Set out every line bearing the string "manifold".

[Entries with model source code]
<<<<
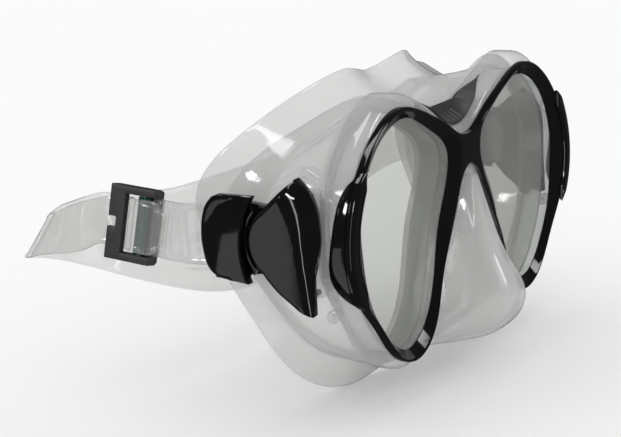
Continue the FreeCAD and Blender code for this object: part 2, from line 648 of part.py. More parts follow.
parts = [front_bezel(), lens("left_lens", 1), lens("right_lens", -1), clear_frame(),
         bridge_grip(), shape_feature("skirt", skirt()),
         shape_feature("nose_pocket", nose_pocket())]
for side, hand in ((1, "left"), (-1, "right")):
    pivot = (size("pivot_y"), size("pivot_z"))
    parts += [
        shape_feature(f"{hand}_side_clip", side_clip(side)),
        pod_base(f"{hand}_pod_base", side), pod_cover(f"{hand}_pod_cover", side),
        shape_feature(f"{hand}_pod_screws", pod_screws(side)),
        side_cylinder(f"{hand}_swivel_pin", side, pivot, cell("pin_radius"),
                      size("pin_inner"), cell("pin_depth")),
        swivel_neck(f"{hand}_swivel_neck", side), buckle_cap(f"{hand}_buckle_cap", side),
        strap_pin(f"{hand}_strap_pin", side)]
parts += [shape_feature("strap_link", strap_link()),
          shape_feature("slider_frame", slider_frame(), slider_place()),
          slider_rod("slider_roller", cell("roller_radius"), size("roller_length"),
                     cell("roller_bore")),
          slider_rod("slider_roller_pin", cell("roller_pin_radius"), size("roller_pin_length")),
          shape_feature("strap", strap())]
doc.recompute()

for item in doc.Objects:
    if "Invalid" in item.State or "Error" in item.State:
        raise ValueError(f"{item.Label} failed to recompute")
os.makedirs("parts", exist_ok=True)
for item in parts:
    if item.Shape.isNull() or not item.Shape.isValid():
        raise ValueError(f"{item.Label} has no valid shape")
    print(f"{item.Label}: {len(item.Shape.Solids)} solid(s), {item.Shape.Volume:.0f} mm3")
for item in parts:
    item.Shape.exportStep(os.path.join("parts", f"{item.Label}.step"))
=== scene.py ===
import math

import bmesh
import bpy
import numpy as np
from mathutils import Matrix, Vector
from mathutils.geometry import delaunay_2d_cdt


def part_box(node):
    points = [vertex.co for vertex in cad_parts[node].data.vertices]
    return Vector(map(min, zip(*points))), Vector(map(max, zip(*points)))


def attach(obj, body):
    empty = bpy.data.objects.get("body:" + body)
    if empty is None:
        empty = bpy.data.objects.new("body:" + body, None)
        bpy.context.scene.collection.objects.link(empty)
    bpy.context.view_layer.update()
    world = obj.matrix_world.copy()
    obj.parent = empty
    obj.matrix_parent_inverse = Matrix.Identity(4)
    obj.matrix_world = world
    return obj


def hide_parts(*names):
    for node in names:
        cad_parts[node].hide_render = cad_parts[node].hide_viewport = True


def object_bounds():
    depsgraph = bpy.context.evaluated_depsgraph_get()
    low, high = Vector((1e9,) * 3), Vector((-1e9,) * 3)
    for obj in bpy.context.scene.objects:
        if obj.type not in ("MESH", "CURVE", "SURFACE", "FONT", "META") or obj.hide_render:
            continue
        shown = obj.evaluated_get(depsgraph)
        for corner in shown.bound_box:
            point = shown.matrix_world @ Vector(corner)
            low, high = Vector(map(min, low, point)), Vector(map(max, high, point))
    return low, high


# Twin-lens diving mask. X is to the wearer's left, Y backwards to the face, Z up. Shapes are worked out in
# millimetres and turned to metres as each mesh is made.

MM = 0.001
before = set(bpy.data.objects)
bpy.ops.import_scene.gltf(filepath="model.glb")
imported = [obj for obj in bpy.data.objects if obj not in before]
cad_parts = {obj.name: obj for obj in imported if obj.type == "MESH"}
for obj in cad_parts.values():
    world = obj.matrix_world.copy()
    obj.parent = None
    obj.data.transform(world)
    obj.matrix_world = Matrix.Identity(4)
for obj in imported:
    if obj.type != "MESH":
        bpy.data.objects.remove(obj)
cad_low, cad_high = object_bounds()

# ---- driving places, from the frame


def mm_box(node):
    low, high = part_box(node)
    return np.array(low) / MM, np.array(high) / MM


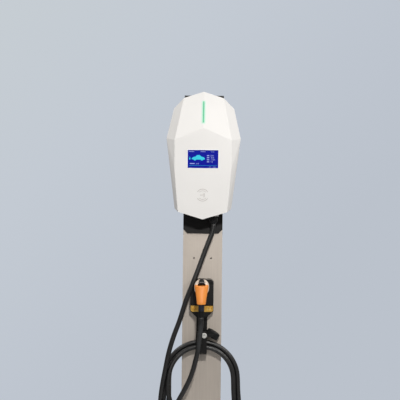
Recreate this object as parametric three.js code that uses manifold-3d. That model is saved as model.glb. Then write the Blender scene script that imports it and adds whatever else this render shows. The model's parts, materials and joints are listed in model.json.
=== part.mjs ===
// EV charging post: a faceted wall charger on a square steel post, with a plug holster,
// a cable hook, a pistol plug and its cable.  Millimetres, +Z up, +X to the right and
// -Y to the front.  The origin is on the floor, under the axis of the post.

import * as THREE from 'three';
import { ConvexGeometry } from 'three/addons/geometries/ConvexGeometry.js';
import { mergeVertices } from 'three/addons/utils/BufferGeometryUtils.js';
import Module from 'manifold-3d';

const wasm = await Module();
wasm.setup();

// ---- driving dimensions --------------------------------------------------------------

const GAP = 0.3;               // running gap between neighbouring solids
const HOLE_PLAY = 0.3;         // radial play of a shank or pin in its hole
const ROUND = 14;              // sides of a small round piece
const WIDE = 28;               // sides of a wide round piece and of its hole

// post
const POST_W = 132;
const POST_D = 80;
const POST_WALL = 3;
const POST_TOP = 1486;
const POST_CAP_T = 3;
const POST_CAP_PLUG = 12;      // how far the cap reaches into the tube
const SPARE_HOLE_R = 2.8;      // two free fixing holes in the post front
const SPARE_HOLE_X = 28.7;
const SPARE_HOLE_Z = 947;

// base plate
const BASE_SIDE = 250;
const BASE_T = 10;
const BASE_CORNER = 18;        // corner chamfer
const ANCHOR_R = 7;
const ANCHOR_X = 100;
const ENTRY_R = 17;            // cable entries, inside the foot of the post
const ENTRY_X = 34;

// mounting plate behind the charger
const PLATE_T = 4;
const PLATE_LOW = 1030.5;
const PLATE_HIGH = 1494.5;
const PLATE_CHAMFER = 14;

// charger shell: a faceted hood, measured from its bottom tip and from the plate
const TIP_Z = 1080;
const SHELL_H = 420;
const SHELL_WALL = 3;
const SHELL_DEPTH = 115;       // front face to plate
const RIM_DEPTH = 14;          // rear edge of the hood
const TOP_DEPTH = 70;          // top end of the front ridge
const SIDE_DEPTH = 42;         // where the side facets meet the straight rim
const SHOULDER_X = 66;
const SHOULDER_DROP = 21;      // drops are measured down from the apex
const SHOULDER_DEPTH = 67.3;
const CORNER_X = 101;
const CORNER_DROP = 51;
const WIDEST_X = 123.4;
const WIDEST_DROP = 153;
const RIDGE_DROP = 122;        // lower end of the ridge
const BROW_X = 93;             // upper corners of the flat front
const BROW_DROP = 162;
const CHEEK_DROP = 253;        // where the flat front starts to narrow
const CHIN_X = 80;
const CHIN_RISE = 24;          // rises are measured up from the tip
const JAW_X = 94;
const JAW_RISE = 34;
const HEEL_RISE = 6;

// rear case, a tray that the hood closes
const CASE_INSET = 1;
const CASE_WALL = 3;
const CASE_FLOOR = 3;
const GASKET_T = 1.7;
const CASE_SCREWS = [[86, 1395], [78, 1136]];   // one of each pair: half spacing, height
const CASE_BOSS_R = 6;
const CASE_SCREW_R = 2;
const CASE_SCREW_LENGTH = 22;
const CASE_HEAD_R = 3.8;
const CASE_HEAD_H = 3.4;
const CASE_HEAD_SUNK = 5;      // depth of the counterbore from the back
const PLATE_SCREWS = [[46, 1405], [46, 1160]];
const PLATE_SCREW_R = 2.7;
const PLATE_HEAD_R = 5.5;
const PLATE_HEAD_H = 3.6;
const SUPPLY_R = 12;           // bore of the supply grommet
const SUPPLY_WALL = 4;
const SUPPLY_LIP = 3.5;
const SUPPLY_Z = 1165;

// ridge light
const LIGHT_DROP = 33;          // upper end of the light bar below the apex
const LIGHT_LENGTH = 71;
const LIGHT_W = 3.6;
const LIGHT_T = 7;
const LIGHT_PROUD = 0.5;
const LIGHT_BOARD_W = 12;
const BOARD_T = 1.6;

// display and card reader
const WINDOW_W = 99;
const WINDOW_H = 58;
const WINDOW_Z = 1276;
const WINDOW_T = 2.2;
const WINDOW_SUNK = 0.3;
const MODULE_W = 108;
const MODULE_H = 68;
const MODULE_T = 7;
const READER_Z = 1159;
const READER_SIDE = 50;

// electronics on the rear tray
const BOARD_W = 128;
const BOARD_H = 176;
const BOARD_Z = 1290;
const STANDOFF = 9;
const STANDOFF_R = 4;
const STANDOFF_X = 54;
const STANDOFF_Z = 76;
const CONTACTOR = [45, 44, 72];        // width, depth, height
const CONTACTOR_AT = [-36, 1318];
const POWER = [52, 26, 46];
const POWER_AT = [30, 1340];
const TERMINAL = [74, 24, 22];
const TERMINAL_AT = [0, 1226];
const TERMINAL_WAYS = 5;
const SENSOR_R = 19;
const SENSOR_BORE = 9;
const SENSOR_H = 20;
const SENSOR_AT = [34, 1280];

// cable gland under the charger
const CABLE_R = 8;
const GLAND_X = 36;
const GLAND_DEPTH = 50;
const GLAND_SEAT = 1090;       // lower face of the boss in the hood
const GLAND_BOSS_R = 17;
const GLAND_BOSS_H = 14;
const GLAND_SHANK_R = 10;
const GLAND_HEX_R = 15;
const GLAND_FLANGE = 6;
const GLAND_NUT = 17.5;
const LOCKNUT_T = 5;

// plug holster
const HOLSTER_W = 77;
const HOLSTER_TOP = 879;
const HOLSTER_CORNER = 13;
const HOLSTER_STEP = 794;      // below this height the front is set back
const HOLSTER_WAIST = 773;
const HOLSTER_LOW = 753;
const HOLSTER_DEPTH = 47.7;
const HOLSTER_SETBACK = 8;
const SOCKET_PLAY = 3;
const SOCKET_DEPTH = 38;
const STRAP_W = 74;
const STRAP_H = 20;
const STRAP_T = 3;
const STRAP_CHAMFER = 4;
const STRAP_LOW = 771;
const STRAP_HOLE_X = 27;
const STRAP_SLOT = 7;          // length of the straight part of each slot
const STRAP_SCREW_R = 2.5;
const STRAP_HEAD_R = 5.2;
const STRAP_HEAD_H = 2.6;
const STRAP_SCREW_LENGTH = 18;
const HOLSTER_SCREW_X = 30.5;
const HOLSTER_SCREW_Z = 868;
const HOLSTER_SCREW_R = 2.2;
const HOLSTER_HEAD_R = 4.6;
const HOLSTER_HEAD_H = 3;

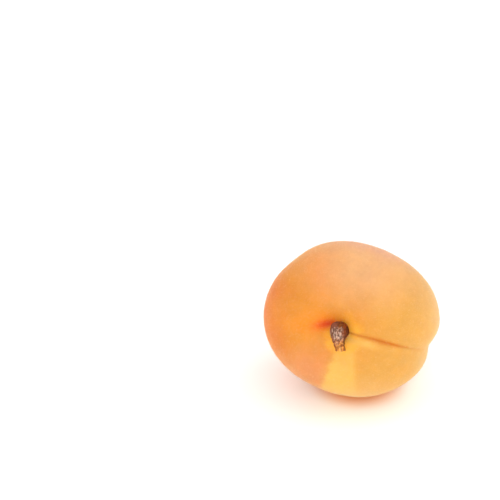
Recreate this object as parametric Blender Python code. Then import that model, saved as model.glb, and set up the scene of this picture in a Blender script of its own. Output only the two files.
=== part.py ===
"""An apricot lying on its cheek, with the stub of its stem in the hollow at its end.

Two pieces: the fruit, one solid body of skin and flesh, and the woody stub. Both are shaped upright, with
the stem end towards +Z and the groove towards +X, and both hang from one empty that lays the fruit down.
"""

import math

import bmesh
import bpy
import numpy as np
from mathutils import Matrix, Vector

# The fruit's body
WIDTH = 0.0500  # from the groove across to the back
THICKNESS = 0.0438  # from cheek to cheek
LENGTH = 0.0465  # from the stem end to the tip
SHOULDER = 0.030  # how much fuller the stem end is than the tip, as a share of the radius
SQUARENESS = 0.015  # how much flatter than an ellipse both ends are, as a share of the radius
OVAL_HEIGHT = 0.00035  # a slow bulge with two crests round the fruit
OVAL_CREST = math.radians(38)
CORNER_HEIGHT = 0.0003  # a bulge with four crests round the fruit
CORNER_CREST = math.radians(34)

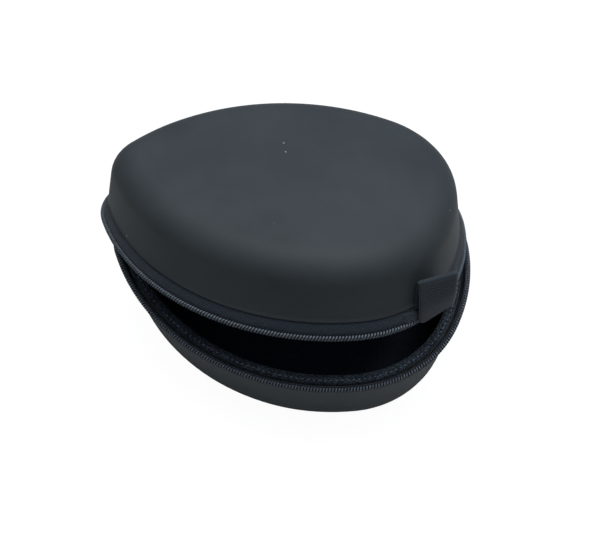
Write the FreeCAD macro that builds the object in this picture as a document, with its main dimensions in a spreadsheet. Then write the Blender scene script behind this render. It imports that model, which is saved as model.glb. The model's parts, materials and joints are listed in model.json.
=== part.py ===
"""Zippered hard case: two moulded shells on a cloth hinge, closed by a coil zipper round the rim.

Frame: origin on the flat bottom under the middle of the outline, +X to the wide end,
+Y to the hinge side, +Z up. Depths are counted from the parting plane between the halves,
insets from the outermost line of the zipper.
"""
import FreeCAD
import Part
import math
import os
import Sketcher
from FreeCAD import Placement, Rotation, Vector

doc = FreeCAD.newDocument("hard_case")

# Driving dimensions, in millimetres and degrees
SIZES = (
    # outline of the rim: radii of its arcs, and the normals where wide end and corner stop
    ("wide_radius", 92.0),
    ("corner_radius", 60.5),
    ("side_radius", 116.5),
    ("tip_radius", 26.0),
    ("least_tip_radius", 8.0),
    ("wide_angle", 15.0),
    ("corner_angle", 72.0),
    # the moulded halves
    ("base_height", 50.0),
    ("lid_height", 41.0),
    ("crown_rise", 2.4),
    ("base_lean_angle", 6.5),
    ("lid_lean_angle", 9.0),
    ("edge_radius", 16.0),
    ("skin_thickness", 0.8),
    ("foam_thickness", 3.4),
    ("lining_thickness", 0.6),
    ("shell_inset", 4.0),
    ("band_depth", 7.5),
    # zipper
    ("coil_inset", 0.2),
    ("coil_thickness", 2.0),
    ("coil_width", 2.6),
    ("coil_gap", 0.6),
    ("core_diameter", 0.9),
    ("tape_thickness", 0.8),
    ("tape_lap", 0.4),
    ("end_stop_length", 3.0),
    ("zipper_gap", 54.0),
    # binding round the inside of the rim
    ("binding_gap", 1.6),
    ("binding_drop", 0.8),
    ("binding_relief", 0.2),
    # cloth hinge
    ("hinge_along", 47.0),
    ("hinge_length", 43.0),
    ("hinge_offset", 5.0),
    ("hinge_thickness", 1.2),
    ("hinge_seam", 6.0),
    ("hinge_clearance", 0.3),
    ("lining_strip_thickness", 0.6),
    ("opening_angle", 14.6),
    ("lid_slip", 4.2),
    # slider and its pull
    ("slider_park", 9.1),
    ("slider_length", 10.0),
    ("slider_plate", 1.2),
    ("slider_below", 4.0),
    ("slider_above", 2.2),
    ("slider_web", 3.0),
    ("slider_clearance", 0.3),
    ("arch_length", 5.4),
    ("arch_width", 2.0),
    ("arch_thickness", 0.8),
    ("pull_pin", 0.9),
    ("pull_clearance", 0.35),
    ("pull_length", 16.0),
    ("pull_width", 5.0),
    ("pull_thickness", 1.0),
    # carrying loop
    ("loop_angle", -41.0),
    ("loop_turn_angle", -49.0),
    ("webbing_width", 20.0),
    ("webbing_thickness", 1.4),
    ("loop_top", 23.5),
    ("loop_bottom", 0.4),
    ("loop_gap", 3.4),
    ("loop_clearance", 0.3),
    ("bartack_width", 14.0),
    ("bartack_height", 1.5),
)

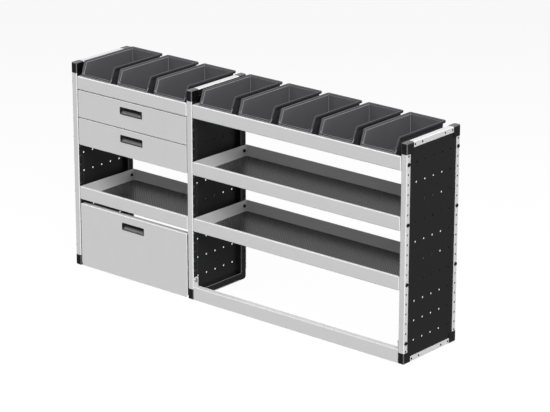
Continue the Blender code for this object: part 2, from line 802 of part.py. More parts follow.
left_top_floor = make_tray("tray_left_upper", left_bay, upper_tray_hole, (-1,))
left_low_floor = make_tray("tray_left_lower", left_bay, lower_tray_hole, (-1,))
right_top_floor = make_tray("tray_right_upper", right_bay, upper_tray_hole, (-1, 1))
right_mid_floor = make_tray("tray_right_middle", right_bay, middle_tray_hole, (-1, 1))
right_low_floor = make_tray("tray_right_lower", right_bay, lower_tray_hole, (-1, 1))
make_mat("mat_left_lower", left_bay, left_low_floor)
make_mat("mat_right_middle", right_bay, right_mid_floor)
make_mat("mat_right_lower", right_bay, right_low_floor)
make_rail()

make_bins("left", left_bay, left_bin_count, left_bin_gap, left_bin_margin, left_top_floor)
make_bins("right", right_bay, right_bin_count, right_bin_gap, right_bin_margin, right_top_floor)

make_housing()
make_drawer(0, "lower")
make_drawer(1, "upper")
make_flap()
make_threshold()
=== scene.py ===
"""Finished look of a van racking system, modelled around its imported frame.

Lengths are metres in the frame's own axes: +X along the rack, -Y to the front and +Z up.
"""

import json
from math import cos, pi, radians, sin

import bmesh
import bpy
from bpy.props import FloatProperty, FloatVectorProperty, IntProperty, PointerProperty
from mathutils import Matrix, Vector


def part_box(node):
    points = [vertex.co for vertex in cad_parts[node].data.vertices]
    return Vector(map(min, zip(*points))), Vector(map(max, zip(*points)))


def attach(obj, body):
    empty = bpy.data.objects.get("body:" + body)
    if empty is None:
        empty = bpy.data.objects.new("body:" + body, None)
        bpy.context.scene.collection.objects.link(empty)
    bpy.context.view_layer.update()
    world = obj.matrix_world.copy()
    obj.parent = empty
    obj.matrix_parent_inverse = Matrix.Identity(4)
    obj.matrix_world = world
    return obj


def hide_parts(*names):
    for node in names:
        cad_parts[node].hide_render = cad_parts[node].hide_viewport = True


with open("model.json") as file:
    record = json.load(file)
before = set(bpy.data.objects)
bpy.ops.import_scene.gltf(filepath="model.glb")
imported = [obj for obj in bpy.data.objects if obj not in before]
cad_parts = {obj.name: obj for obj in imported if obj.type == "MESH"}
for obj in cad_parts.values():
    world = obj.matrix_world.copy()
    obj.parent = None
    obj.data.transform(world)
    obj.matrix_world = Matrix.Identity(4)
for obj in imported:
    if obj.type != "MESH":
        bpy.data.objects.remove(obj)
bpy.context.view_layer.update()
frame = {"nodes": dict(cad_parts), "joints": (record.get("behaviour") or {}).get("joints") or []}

bl_info = {
    "name": "Van racking",
    "version": (1, 0, 0),
    "blender": (4, 5, 0),
    "location": "View3D > Sidebar > Van racking",
    "description": "Models the finished parts of a van racking system on its packed frame",
    "category": "Object",
}

# Places that come from the frame
UPRIGHTS = ("left", "middle", "right")
TRAYS = ("tray_left_upper", "tray_left_lower", "tray_right_upper", "tray_right_middle",
         "tray_right_lower")
MATS = ("mat_left_lower", "mat_right_middle", "mat_right_lower")
BINS = ("bin_left_1", "bin_left_2", "bin_left_3", "bin_right_1", "bin_right_2",
        "bin_right_3", "bin_right_4", "bin_right_5")
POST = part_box("upright_left_front_trim")
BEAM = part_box("upright_left_top_trim")
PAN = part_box("upright_left_pan")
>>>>
**Full response:**
Recreate this object as parametric three.js code that uses manifold-3d. That model is saved as model.glb. Then write the Blender scene script that imports it and adds whatever else this render shows. The model's parts, materials and joints are listed in model.json.
import Module from 'manifold-3d';